• Data shown:
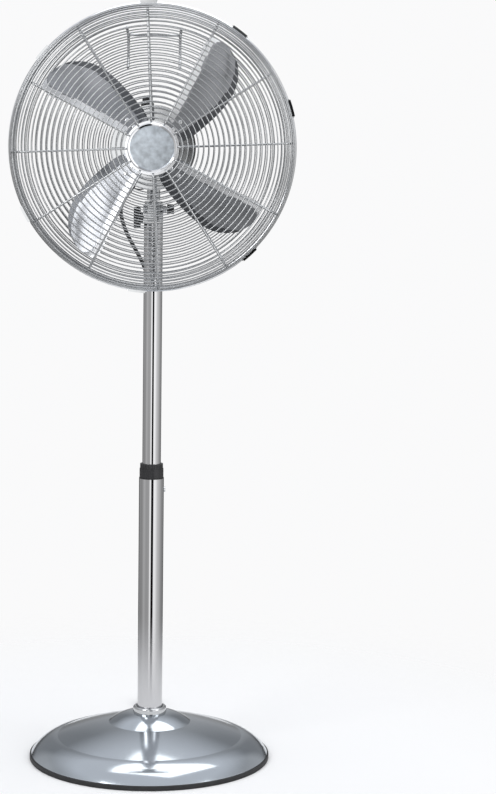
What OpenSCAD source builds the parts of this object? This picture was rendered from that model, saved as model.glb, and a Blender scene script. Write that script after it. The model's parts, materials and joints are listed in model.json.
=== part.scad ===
// Pedestal fan: round weighted base, telescopic pole, tilting and swinging head, wire guards.
// Millimetres. +Z is up, the fan faces -Y, and the origin is on the floor at the pole's axis.

/* [Base] */
// Outer radius of the rubber ring that the base stands on
base_r = 194.5; // [188:0.5:194.5]
// Thickness of the pressed steel base cover
cover_wall = 1.6; // [1.2:0.1:1.8]

/* [Pole] */
// Outer radius of the fixed lower tube
outer_r = 20; // [19.5:0.1:20]
// Outer radius of the sliding upper tube
inner_r = 14.9; // [14.5:0.1:14.9]
// Height of the top edge of the fixed tube
outer_top = 458.6; // [440:0.1:470]
// Height of the top edge of the sliding tube with the fan at its tallest
inner_top = 866; // [860:1:866]

/* [Head] */
// Height of the motor's axis
axis_z = 987; // [985:1:990]
// Outer radius of the motor housing
housing_r = 62; // [62:0.5:64]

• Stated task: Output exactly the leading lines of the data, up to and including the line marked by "the pole's axis.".

• Output of the task:
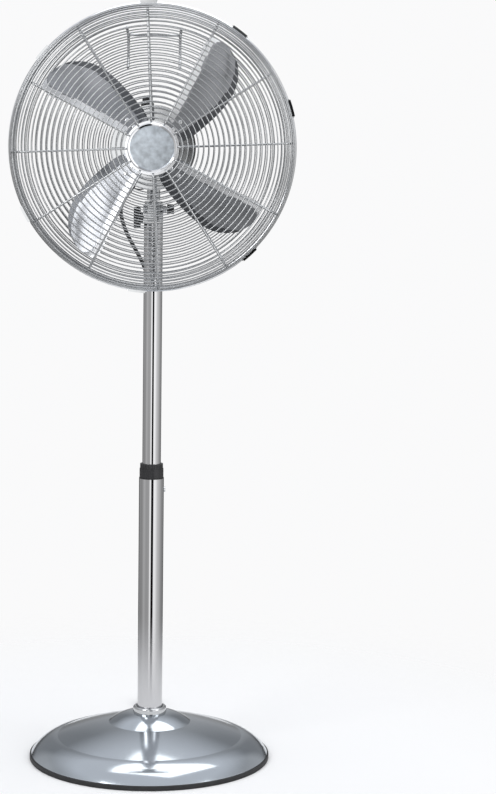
What OpenSCAD source builds the parts of this object? This picture was rendered from that model, saved as model.glb, and a Blender scene script. Write that script after it. The model's parts, materials and joints are listed in model.json.
=== part.scad ===
// Pedestal fan: round weighted base, telescopic pole, tilting and swinging head, wire guards.
// Millimetres. +Z is up, the fan faces -Y, and the origin is on the floor at the pole's axis.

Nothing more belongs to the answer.